The next year Kipling began a long journey back to England, going through Burma, China, Japan, and California before crossing the United States and the Atlantic Ocean and settling in London. From then on his fame grew rapidly, and he positioned himself as the literary voice most closely associated with the imperialist tempo of the time in the United Kingdom (and, indeed, the rest of the Western world and Japan). His first novel, The Light that Failed, was published in 1890. The most famous of his poems of this time is probably "The Ballad of East and West" (which begins "Oh, East is East, and West is West, and never the twain shall meet")
In 1892 he married Caroline Balastier; her brother, an American writer, had been Kipling's friend but had died of typhoid fever the previous year. While on honeymoon Kipling's bank failed and cashing in their travel tickets only let the couple return as far as Vermont (where most of the Balastier family lived). Rudyard and his new bride would live in the United States for the next four years. During this time he turned his hand to writing for children, and he published the work for which he is most remembered today -- The Jungle Book -- and its sequel The Second Jungle Book -- in 1894 and 1895.
After a quarrel with his in-laws, he and his wife returned to England, and in 1897 he published Captains Courageous. The next year he would begin travelling to southern Africa for winter vacations almost every year. There he would meet and befriend another icon of British imperialism, Cecil Rhodes, and begin collecting material for another of his children's classics, Just So Stories[?] for Little Children. That work was published in 1902, and another of his enduring works, the Indian spy novel Kim, first saw the light of day the previous year. In 2001, the novel would be listed as one of the 100 best English-language novels of the 20th century by the editorial board of the American Modern Library.
Kipling's poetry of the time included "The White Man's Burden". In the non-fiction realm he also became involved in the debate over the British response to the rise in German naval power, publishing a series of articles collectively entitled A Fleet in Being.
During the first decade of the 20th century, Kipling was at the height of his popularity. In 1907 he was awarded the Nobel Prize for Literature; bookending this achievement was the publication of two connected poetry and story collections, 1906's Puck of Pook Hill and 1910's Rewards and Fairies. The latter contained what is arguably Kipling's single most famous poem "If--[?]", an exhortation to seize the day:
In a 1995 BBC opinion poll, "If--" was voted Britain's favourite poem.
Kipling was so closely associated with the expansive, confident attitude of late 19th-century European civilization that it was inevitable that his reputation would suffer in the years of and after World War I; Kipling also knew personal tragedy at the time as his eldest son, John, died in 1915 at the Battle of Loos[?]. Partly in response, he joined Sir Fabian Ware[?]'s Imperial War Graves Commission (now the Commonwealth War Graves Commission), the group responsible for the garden-like British war graves that can be found to this day dotted along the former Western Front. His most significant contribution to the project was his selection of the biblical phrase "Their Name Liveth For Evermore" found on the Stones of Remembrance in larger war graves.

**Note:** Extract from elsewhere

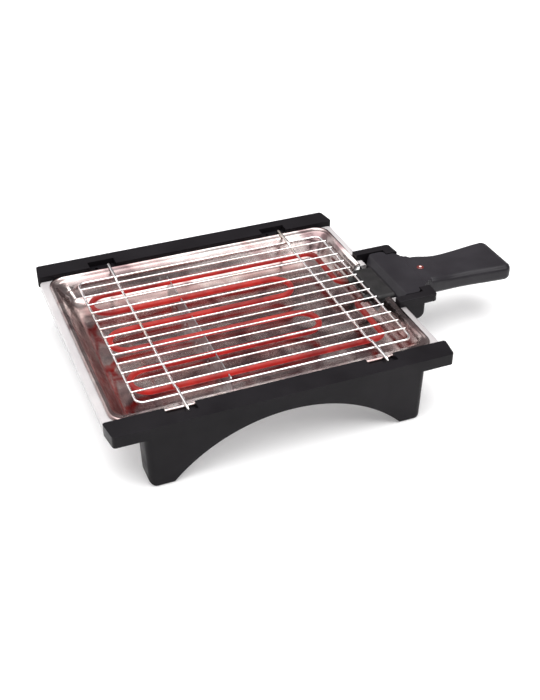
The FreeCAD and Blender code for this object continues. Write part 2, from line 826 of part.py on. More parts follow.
def grip_form(inset):
    """Grip as a loft along X, its end rolled in like a pebble."""
    cap_x = grip_end - grip_end_r
    count = 8
    step = (cap_x - grip_root_x) / count
    radius = grip_edge_r - inset
    long = [grip_section(grip_root_x + step * i, inset, 0, 0, radius) for i in range(count + 1)]
    cap = []
    for turn in (0, 18, 36, 54, 72, 84):
        angle = math.radians(turn)
        x = cap_x + (grip_end_r - inset) * math.sin(angle)
        drawn = 1 - math.cos(angle)
        cap.append(grip_section(x, inset, grip_end_r * drawn * 0.9, grip_end_roll * drawn,
                                radius - drawn * 3.0))
    return Part.makeLoft(long, True, False).fuse(Part.makeLoft(cap, True, False))


def housing_form(inset):
    plan = slab(housing_plan(inset), 60)
    side = Part.Face(housing_side(inset)).extrude(V(0, 2 * cradle_half, 0))
    wide = grip_section(cradle_out + 1, inset, -12.5, 0, 1.0)
    narrow = grip_section(grip_root_x, inset, 0, 0, grip_edge_r - inset)
    flare = Part.makeLoft([wide, narrow], True, True)
    flare = flare.fuse(box(housing_x - 1, cradle_out + 1, -cradle_half, cradle_half,
                           housing_bottom - 1, housing_top + 1))
    return plan.common(side).common(flare).fuse(grip_form(inset)).removeSplitter()


def handle_screw_places():
    return ((body_x - 12, 33.0), (body_x - 12, -33.0), (grip_waist_x - 6, 0.0), (grip_end - 22, 0.0))


def half_shell(outer, inner, low_z, high_z):
    """The part of the hollow form between two heights."""
    cut = box(housing_x - 5, grip_end + 5, -cradle_half, cradle_half, low_z, high_z)
    return outer.common(cut).cut(inner)


def handle_upper(outer, inner):
    shape = half_shell(outer, inner, split_z, housing_top + 5)
    for x, y in handle_screw_places():
        shape = shape.fuse(rod(boss_r - 0.5, V(x, y, split_z), Z_AXIS, 20).common(outer))
        shape = shape.cut(rod(screw_r + screw_clear, V(x, y, split_z - 1), Z_AXIS, 5))
    shape = shape.cut(sleeve_holes())
    return shape.cut(rod(lens_r + 0.1, V(lens_x, 0, split_z), Z_AXIS, 20))


def sleeve_holes():
    """Round holes in the housing's face, half in each shell, for the cold ends."""
    start_x = housing_x - 2
    holes = [rod(sleeve_r + sleeve_clear, V(start_x, side * cold_y, element_z), X_AXIS, 8)
             for side in (-1, 1)]
    return holes[0].fuse(holes[1])


def handle_lower(outer, inner):
    top = split_z - 0.1
    shape = half_shell(outer, inner, housing_bottom - 10, top)
    for x, y in handle_screw_places():
        shape = shape.fuse(rod(boss_r, V(x, y, top - 20), Z_AXIS, 20).common(outer))
        shape = shape.cut(rod(screw_r + screw_clear * 4, V(x, y, top - 21), Z_AXIS, 22))
        shape = shape.cut(rod(screw_head_r + 0.3, V(x, y, top - 25), Z_AXIS, 25 - screw_grip()))
    shape = shape.cut(sleeve_holes())
    shape = shape.cut(rod(gland_bore_r + gland_wall + 0.1, V(gland_x, 0, top - 20), Z_AXIS, 19))
    x, y = plunger_place()
    return shape.cut(rod(plunger_r + 0.3, V(x, y, housing_bottom - 2), Z_AXIS, 6))


def screw_grip():
    """Height of lower-shell plastic that a handle screw clamps."""
    return 4.5


def handle_screws():
    screws = [screw(V(x, y, split_z - 0.1 - screw_grip()), Z_AXIS, screw_grip() + 3.5)
              for x, y in handle_screw_places()]
    return Part.makeCompound(screws)


def pilot_lens():
    """Flanged window with a low dome."""
    top = grip_size(lens_x)[2]
    dome_r = 11.0
    body = rod(lens_r, V(lens_x, 0, top - housing_wall - 1.0), Z_AXIS, housing_wall + 2.6)
    dome = Part.makeSphere(dome_r, V(lens_x, 0, top + 1.4 - dome_r))
    collar = rod(lens_r + 1.5, V(lens_x, 0, top - housing_wall - 1.9), Z_AXIS, 1.2)
    return body.common(dome).fuse(collar).removeSplitter()


def pilot_lamp():
    """Small neon lamp just under the lens."""
    top = grip_size(lens_x)[2] - housing_wall - 2.2
    tube = rod(2.5, V(lens_x, 0, top - 10), Z_AXIS, 7.5)
    return tube.fuse(Part.makeSphere(2.5, V(lens_x, 0, top - 2.5))).removeSplitter()


def plunger_place():
    return plate_x() + 7.0, cold_y / 2 + 1


def switch_block():
    x, y = plunger_place()
    block = box(x - 5, x + 11, y - 3.2, y + 3.2, housing_bottom + housing_wall + 0.7, split_z + 4)
    return block.cut(rod(plunger_r + 0.3, V(x, y, housing_bottom), Z_AXIS, 9.5))


def safety_plunger():
    """Pin under the switch; seated, its tip is level with the housing's bottom."""
    x, y = plunger_place()
    return rod(plunger_r, V(x, y, housing_bottom), Z_AXIS, 8.7)


def plate_x():
    return housing_x + 8.0


def element_plate():
    """Steel plate inside the housing's face that carries the cold ends."""
    x = plate_x()
    low = housing_bottom + housing_wall + 0.1
    plate = box(x, x + 1.2, -cold_y - 12, cold_y + 12, low, element_z + sleeve_r + 2)
    for side in (-1, 1):
        plate = plate.cut(rod(element_r + tube_clear, V(x - 1, side * cold_y, element_z), X_AXIS, 4))
    return plate


def thermal_cutout():
    """Bimetal limiter: a disc on the plate with two tags."""
    x = plate_x() + 1.2
    can = rod(3.4, V(x, 0, element_z), X_AXIS, 3.0)
    base = rod(4.0, V(x + 3.0, 0, element_z), X_AXIS, 4.0)
    tags = box(x + 7.0, x + 12.0, -3.2, -0.9, element_z - 0.4, element_z + 0.4)
    other = box(x + 7.0, x + 12.0, 0.9, 3.2, element_z - 0.4, element_z + 0.4)
    return can.fuse([base, tags, other]).removeSplitter()


def element_bushes():
    start = element_end() + 0.1
    bushes = []
    for side in (-1, 1):
        at = V(start, side * cold_y, element_z)
        bushes.append(rod(element_r, at, X_AXIS, 4.0).cut(rod(1.3, at, X_AXIS, 4.0)))
    return Part.makeCompound(bushes)


def block_x():
    return body_x + 1.0


def element_pins():
    start = element_end() + 0.05
    length = block_x() + 8 - start
    pins = [rod(1.25, V(start, side * cold_y, element_z), X_AXIS, length) for side in (-1, 1)]
    return Part.makeCompound(pins)


def terminal_block():
    """Ceramic block between the element pins and the mains lead."""
    half = cold_y + 5
    low = housing_bottom + housing_wall + 0.1
    block = box(block_x(), block_x() + 14, -half, half, low, element_z + 6)
    for y in (-cold_y, cold_y):
        block = block.cut(rod(1.3, V(block_x() - 1, y, element_z), X_AXIS, 10))
        block = block.cut(rod(1.8, V(block_x() + 5, y, element_z), Z_AXIS, 8))
    return block


def terminal_clamps():
    """Clamp screws that pinch the pins in the block."""
    clamps = []
    for y in (-cold_y, cold_y):
        clamps.append(rod(1.7, V(block_x() + 5, y, element_z + 1.3), Z_AXIS, 4.0))
    return Part.makeCompound(clamps)


def lead_wires():
    """Insulated leads: block to lamp, limiter, switch and mains bush."""
    lead_r = 1.1
    z = element_z + 3.0
    low = grip_size(gland_x)[1] + 1
    over = split_z + 6.3
    back_x = block_x() + 14
    x_switch, y_switch = plunger_place()
    runs = [
        [V(back_x, 8, z), V(gland_x - 4, 8, z), V(gland_x, 1.6, z - 3), V(gland_x, 1.6, low)],
        [V(back_x, -8, z), V(gland_x - 4, -8, z), V(gland_x, -1.6, z - 3), V(gland_x, -1.6, low)],
        [V(x_switch + 8, y_switch, split_z + 4), V(x_switch + 8, y_switch, over),
         V(block_x() + 4, y_switch, over), V(block_x() + 4, y_switch, z + 3)],
    ]
    return Part.makeCompound([wire_rod(route(points, 2.0), lead_r) for points in runs])


def cord_gland():
    """Bush in the underside of the neck, where the mains lead comes out."""
    low = min(grip_size(gland_x + side * gland_flange_r)[1] for side in (-1, 1))
    neck = rod(gland_bore_r + gland_wall, V(gland_x, 0, low - 1), Z_AXIS, housing_wall + 3)
    flange = rod(gland_flange_r, V(gland_x, 0, low - 3.2), Z_AXIS, 2.9)
    body = Part.makeCone(gland_bore_r + gland_wall * 0.8, gland_bore_r + gland_wall + 1.0, 6.0,
                         V(gland_x, 0, low - 8.2), Z_AXIS)
    shape = neck.fuse([flange, body])
    return shape.cut(rod(gland_bore_r, V(gland_x, 0, low - 20), Z_AXIS, 40)).removeSplitter()


def main():
    os.makedirs("parts", exist_ok=True)
    front = side_frame()
    cover = inner_cover()
    fixings = frame_screws()
    cover_fixings = cover_screws()
    write("front_side_frame", front)
    write("back_side_frame", mirrored(front))
    write("front_inner_cover", cover)
    write("back_inner_cover", mirrored(cover))
    write("front_frame_screws", fixings)
    write("back_frame_screws", mirrored(fixings))
    write("front_cover_screws", cover_fixings)
    write("back_cover_screws", mirrored(cover_fixings))
    for side, word in ((-1, "left"), (1, "right")):
        pad = foot_pad(side)
        write("foot_front_" + word, pad)
        write("foot_back_" + word, mirrored(pad))
    write("base_tub", base_tub())
    write("drip_pan", drip_pan())
    write("rack_frame", rack_frame())
    write("rack_rods", rack_rods())
    write("rack_supports", rack_supports())
    write("heating_element", heating_element())
    write("cold_sleeves", cold_sleeves())
    write("element_shroud", element_shroud())
    write("element_comb", element_comb())
    write("cradle", cradle())
    write("cradle_screws", cradle_screws())
    outer = housing_form(0)
    inner = housing_form(housing_wall)
    write("handle_upper", handle_upper(outer, inner))
    write("handle_lower", handle_lower(outer, inner))
    write("handle_screws", handle_screws())
    write("pilot_lens", pilot_lens())
    write("pilot_lamp", pilot_lamp())
    write("safety_switch", switch_block())
    write("safety_plunger", safety_plunger())
    write("element_plate", element_plate())
    write("thermal_cutout", thermal_cutout())
    write("element_bushes", element_bushes())
    write("element_pins", element_pins())
    write("terminal_block", terminal_block())
    write("terminal_clamps", terminal_clamps())
    write("lead_wires", lead_wires())
    write("cord_gland", cord_gland())


main()
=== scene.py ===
import bpy
import bmesh
import json
import math
from mathutils import Matrix, Vector


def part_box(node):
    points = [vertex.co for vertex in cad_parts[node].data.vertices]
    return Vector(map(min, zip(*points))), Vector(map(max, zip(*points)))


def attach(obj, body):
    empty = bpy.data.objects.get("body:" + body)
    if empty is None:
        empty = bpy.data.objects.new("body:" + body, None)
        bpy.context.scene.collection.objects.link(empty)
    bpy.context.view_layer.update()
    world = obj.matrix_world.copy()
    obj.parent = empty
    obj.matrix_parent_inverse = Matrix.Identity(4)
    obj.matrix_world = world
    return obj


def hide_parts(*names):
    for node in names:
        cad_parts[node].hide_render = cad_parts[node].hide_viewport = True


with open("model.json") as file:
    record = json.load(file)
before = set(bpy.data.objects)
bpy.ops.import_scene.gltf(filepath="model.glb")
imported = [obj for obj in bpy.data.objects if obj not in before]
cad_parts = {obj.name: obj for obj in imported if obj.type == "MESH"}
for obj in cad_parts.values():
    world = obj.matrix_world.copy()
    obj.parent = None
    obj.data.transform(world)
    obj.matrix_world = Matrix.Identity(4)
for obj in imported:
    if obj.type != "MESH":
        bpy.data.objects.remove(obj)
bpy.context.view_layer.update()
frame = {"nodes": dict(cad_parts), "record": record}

mm = 0.001
railLow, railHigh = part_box("front_side_frame")
middleX = (railLow.x + railHigh.x) / 2  # the pieces are drawn about the middle of the rails
near = 0.01  # mm, how far a point may miss a plane and still count as on it
bodyOfNode = {node: body for body, nodes in frame["record"]["behaviour"]["bodies"].items()
              for node in nodes}


def hexColor(code):
    channels = [int(code[i:i + 2], 16) / 255 for i in (1, 3, 5)]
    linear = [c / 12.92 if c <= 0.04045 else ((c + 0.055) / 1.055) ** 2.4 for c in channels]
    return (*linear, 1.0)


def addNode(tree, kind, settings=None, links=None):
    node = tree.nodes.new(kind)
    for key, value in (settings or {}).items():
        if isinstance(key, int) or key in node.inputs:
            node.inputs[key].default_value = value
        else:
            setattr(node, key, value)
    for key, source in (links or {}).items():
        tree.links.new(source, node.inputs[key])
    return node


def startMaterial(name, shaderSettings):
    material = bpy.data.materials.new(name)
    material.use_nodes = True
    tree = material.node_tree
    tree.nodes.clear()
    place = addNode(tree, "ShaderNodeTexCoord").outputs["Object"]
    shader = addNode(tree, "ShaderNodeBsdfPrincipled", shaderSettings)
    addNode(tree, "ShaderNodeOutputMaterial", links={"Surface": shader.outputs["BSDF"]})
    return material, tree, place, shader


def noiseAt(tree, place, sizeMm, detail=2.0, stretch=None, swirl=0.0):
    if stretch:
        place = addNode(tree, "ShaderNodeMapping", {"Scale": stretch}, {"Vector": place}).outputs[0]
    return addNode(tree, "ShaderNodeTexNoise", {"Scale": 1 / (sizeMm * mm), "Detail": detail,
                   "Distortion": swirl}, {"Vector": place}).outputs["Fac"]


def mapTo(tree, value, low, high, fromLow=0.35, fromHigh=0.65):
    return addNode(tree, "ShaderNodeMapRange", {"From Min": fromLow, "From Max": fromHigh,
                   "To Min": low, "To Max": high}, {"Value": value}).outputs["Result"]


def mixColors(tree, factor, first, second):
    node = addNode(tree, "ShaderNodeMix", {"data_type": "RGBA"}, {0: factor})
    for key, color in ((6, first), (7, second)):
        if isinstance(color, str):
            node.inputs[key].default_value = hexColor(color)
        else:
            tree.links.new(color, node.inputs[key])
    return node.outputs[2]


def bumpUnder(tree, shader, height, depthMm, strength):
    bump = addNode(tree, "ShaderNodeBump", {"Distance": depthMm * mm, "Strength": strength},
                   {"Height": height})
    tree.links.new(bump.outputs["Normal"], shader.inputs["Normal"])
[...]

Kipling kept writing until the early 1930s, but at a slower pace and to much less success than before. He died of a brain haemorrhage in early 1936, and continued falling into critical eclipse afterwards. Today it is difficult to decide if Kipling has a rightful place in the pantheon of great writers. As the European colonial empires collapsed in the mid-20th century and the ideas of communism gained influence, Kipling's works were far out of step with the times; many who condemn him are really criticizing the imperialist ideal and not Kipling. His main literary legacy in the period immediately following his death was on American science fiction, as John W. Campbell considered him an ideal to be followed; many SF writers still consciously follow his example. Today, Kipling is most highly regarded for his children's books, while in his own lifetime he was primarily considered a poet (and was even offered the post of British Poet Laureate -- he turned it down). There are signs of rehabilitation in Kipling's reputation both as a writer of mature prose and of poetry, as public tastes change once again. Where the pendulum of regard will come to rest remains to be seen.
After the death of Kipling's sole surviving child in 1974, his mansion in Sussex was bequeathed to the National Trust and is now a public museum to the author. There is a thriving Kipling Society in the UK.